- **WHAT IS ASKED**:
State how many lines of the records contain the string "behind", and give no other information.

- **DATASET RECORDS**:
--- BEGIN ---
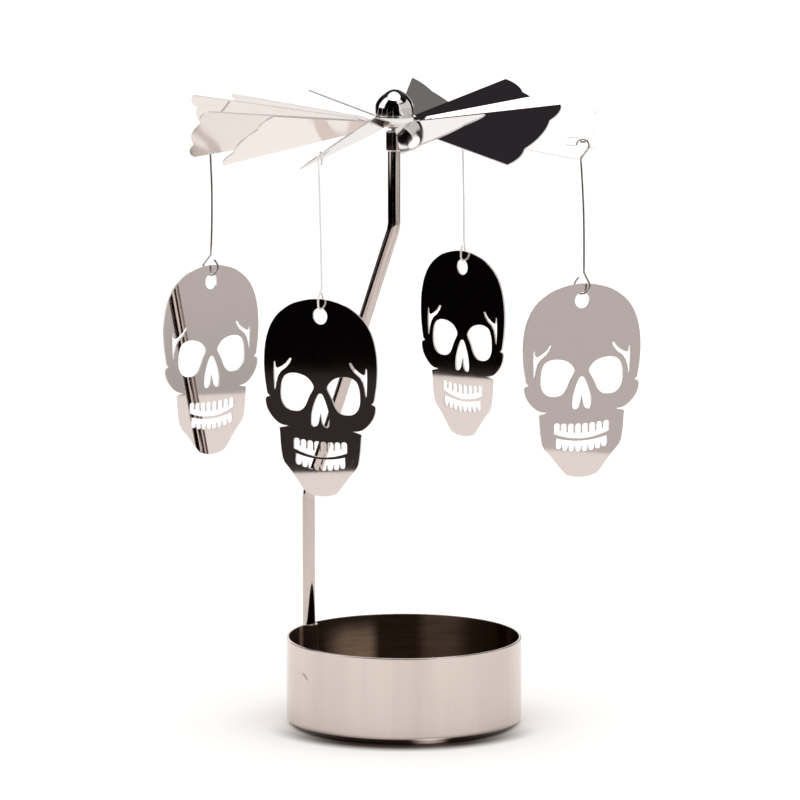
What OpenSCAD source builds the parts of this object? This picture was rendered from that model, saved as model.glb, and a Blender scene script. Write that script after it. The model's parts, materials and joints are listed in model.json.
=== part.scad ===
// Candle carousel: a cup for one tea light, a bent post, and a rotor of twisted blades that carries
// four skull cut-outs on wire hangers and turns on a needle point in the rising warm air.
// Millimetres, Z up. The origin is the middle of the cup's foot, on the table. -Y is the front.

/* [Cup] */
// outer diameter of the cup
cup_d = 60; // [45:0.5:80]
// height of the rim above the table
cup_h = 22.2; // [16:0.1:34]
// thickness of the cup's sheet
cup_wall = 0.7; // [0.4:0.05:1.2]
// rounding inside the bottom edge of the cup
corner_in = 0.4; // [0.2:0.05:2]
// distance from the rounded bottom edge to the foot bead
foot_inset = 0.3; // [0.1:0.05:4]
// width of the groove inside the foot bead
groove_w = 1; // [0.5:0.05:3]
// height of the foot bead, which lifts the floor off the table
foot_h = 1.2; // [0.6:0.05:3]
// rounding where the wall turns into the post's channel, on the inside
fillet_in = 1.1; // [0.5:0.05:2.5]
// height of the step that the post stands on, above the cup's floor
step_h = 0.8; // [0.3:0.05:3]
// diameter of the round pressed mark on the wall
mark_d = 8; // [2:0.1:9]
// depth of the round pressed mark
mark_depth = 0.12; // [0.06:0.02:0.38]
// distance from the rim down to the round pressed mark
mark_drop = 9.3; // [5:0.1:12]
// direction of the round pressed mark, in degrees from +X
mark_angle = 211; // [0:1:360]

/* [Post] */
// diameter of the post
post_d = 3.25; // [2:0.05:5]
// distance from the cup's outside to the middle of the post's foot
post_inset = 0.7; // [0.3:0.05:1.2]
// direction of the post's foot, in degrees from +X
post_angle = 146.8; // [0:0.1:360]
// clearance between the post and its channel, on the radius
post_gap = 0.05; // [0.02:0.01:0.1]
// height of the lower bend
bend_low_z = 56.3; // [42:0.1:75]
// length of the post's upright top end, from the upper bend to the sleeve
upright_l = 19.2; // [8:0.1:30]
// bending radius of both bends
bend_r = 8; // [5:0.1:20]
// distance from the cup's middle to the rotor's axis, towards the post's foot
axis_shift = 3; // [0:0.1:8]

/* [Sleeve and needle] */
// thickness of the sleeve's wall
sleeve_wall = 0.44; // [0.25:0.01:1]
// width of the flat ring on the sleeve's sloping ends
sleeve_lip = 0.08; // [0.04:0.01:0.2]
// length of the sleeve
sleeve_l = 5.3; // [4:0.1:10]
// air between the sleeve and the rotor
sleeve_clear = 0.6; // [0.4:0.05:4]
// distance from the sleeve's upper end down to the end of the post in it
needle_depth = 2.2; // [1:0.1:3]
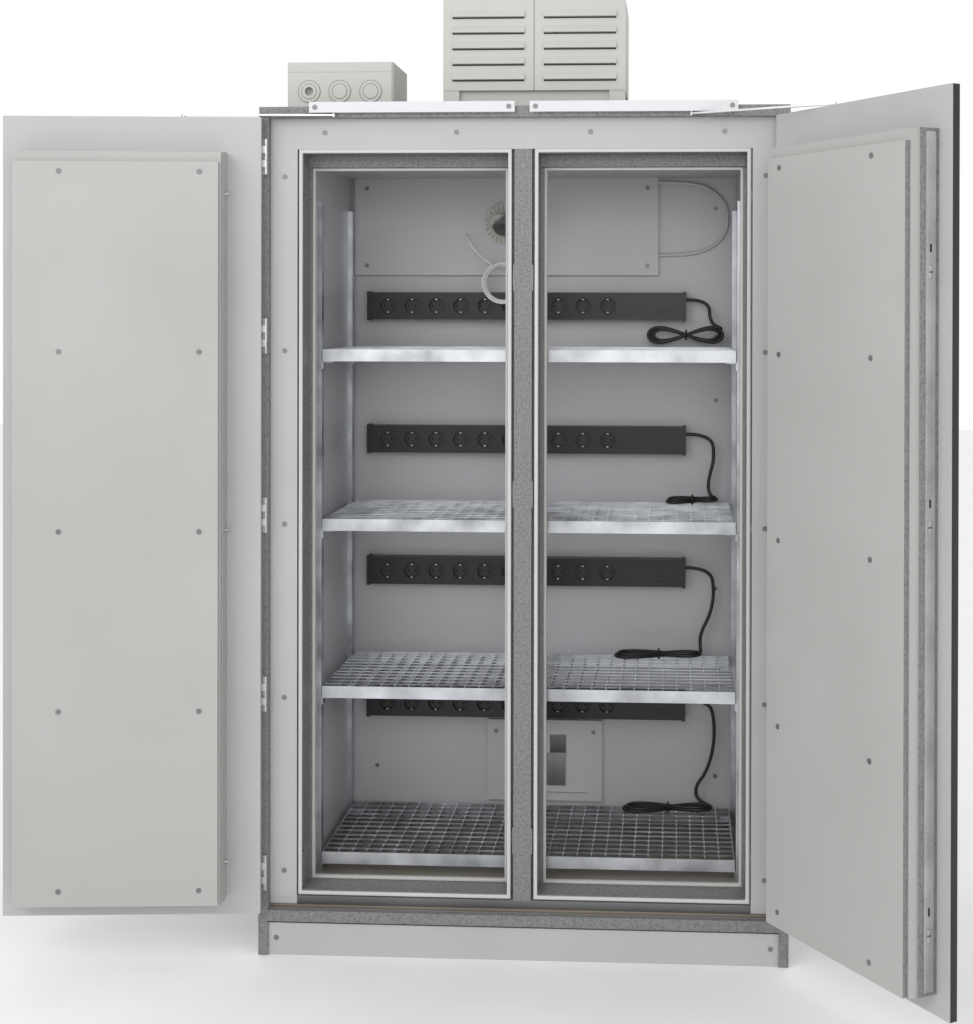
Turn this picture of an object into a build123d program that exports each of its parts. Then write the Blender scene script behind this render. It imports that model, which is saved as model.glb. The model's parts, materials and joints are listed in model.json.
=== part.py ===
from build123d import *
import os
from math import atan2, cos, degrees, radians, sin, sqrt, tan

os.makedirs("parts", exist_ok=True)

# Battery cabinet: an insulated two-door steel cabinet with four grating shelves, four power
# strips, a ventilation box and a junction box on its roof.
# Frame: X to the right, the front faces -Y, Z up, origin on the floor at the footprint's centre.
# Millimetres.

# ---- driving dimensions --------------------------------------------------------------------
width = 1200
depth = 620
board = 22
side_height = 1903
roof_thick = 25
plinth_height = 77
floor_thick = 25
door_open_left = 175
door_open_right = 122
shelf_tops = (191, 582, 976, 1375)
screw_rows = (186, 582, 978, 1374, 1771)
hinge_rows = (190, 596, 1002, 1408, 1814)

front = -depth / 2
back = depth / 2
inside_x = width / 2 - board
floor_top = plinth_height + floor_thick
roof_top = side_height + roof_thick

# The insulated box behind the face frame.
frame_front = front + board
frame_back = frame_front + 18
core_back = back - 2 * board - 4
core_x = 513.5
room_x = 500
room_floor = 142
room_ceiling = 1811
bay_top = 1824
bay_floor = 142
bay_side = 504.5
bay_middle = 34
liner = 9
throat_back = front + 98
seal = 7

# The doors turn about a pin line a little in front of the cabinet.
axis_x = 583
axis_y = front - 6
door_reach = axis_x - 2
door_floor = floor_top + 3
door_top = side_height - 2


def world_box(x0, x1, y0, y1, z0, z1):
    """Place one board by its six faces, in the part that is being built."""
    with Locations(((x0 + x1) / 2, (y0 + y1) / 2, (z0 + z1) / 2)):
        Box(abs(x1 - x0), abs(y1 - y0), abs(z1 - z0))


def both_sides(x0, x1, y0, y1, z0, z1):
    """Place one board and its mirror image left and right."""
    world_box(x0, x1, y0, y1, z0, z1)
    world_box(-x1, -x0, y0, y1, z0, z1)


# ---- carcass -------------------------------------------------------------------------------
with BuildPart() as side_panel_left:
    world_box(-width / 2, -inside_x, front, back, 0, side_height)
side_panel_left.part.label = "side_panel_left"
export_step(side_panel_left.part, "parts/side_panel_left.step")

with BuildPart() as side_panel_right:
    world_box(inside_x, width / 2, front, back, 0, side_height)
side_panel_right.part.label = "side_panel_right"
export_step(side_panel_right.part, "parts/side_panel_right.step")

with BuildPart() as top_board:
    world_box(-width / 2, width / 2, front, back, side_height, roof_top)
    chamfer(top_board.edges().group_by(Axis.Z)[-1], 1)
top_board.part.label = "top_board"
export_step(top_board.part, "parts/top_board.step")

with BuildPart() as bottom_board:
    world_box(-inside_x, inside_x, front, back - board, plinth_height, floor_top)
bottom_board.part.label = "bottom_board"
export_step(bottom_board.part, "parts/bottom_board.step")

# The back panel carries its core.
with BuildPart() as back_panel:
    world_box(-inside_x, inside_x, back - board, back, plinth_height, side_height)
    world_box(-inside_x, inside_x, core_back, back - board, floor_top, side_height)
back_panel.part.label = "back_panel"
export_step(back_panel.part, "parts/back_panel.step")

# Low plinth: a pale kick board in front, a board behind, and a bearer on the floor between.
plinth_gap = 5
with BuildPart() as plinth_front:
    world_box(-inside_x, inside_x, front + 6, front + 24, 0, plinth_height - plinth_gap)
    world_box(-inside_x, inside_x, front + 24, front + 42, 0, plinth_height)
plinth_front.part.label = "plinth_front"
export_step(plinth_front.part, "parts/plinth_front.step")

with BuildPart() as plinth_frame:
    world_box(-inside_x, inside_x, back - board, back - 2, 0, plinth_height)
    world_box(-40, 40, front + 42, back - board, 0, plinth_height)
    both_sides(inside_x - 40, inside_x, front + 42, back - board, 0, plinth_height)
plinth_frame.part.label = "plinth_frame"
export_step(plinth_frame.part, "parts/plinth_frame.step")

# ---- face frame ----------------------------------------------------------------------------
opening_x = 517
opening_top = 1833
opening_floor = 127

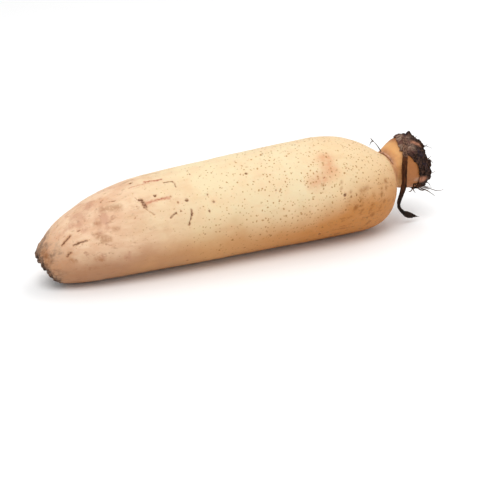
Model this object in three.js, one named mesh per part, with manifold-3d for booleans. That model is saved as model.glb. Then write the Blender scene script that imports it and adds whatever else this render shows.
--- END ---
- **WRITTEN RESPONSE**:
3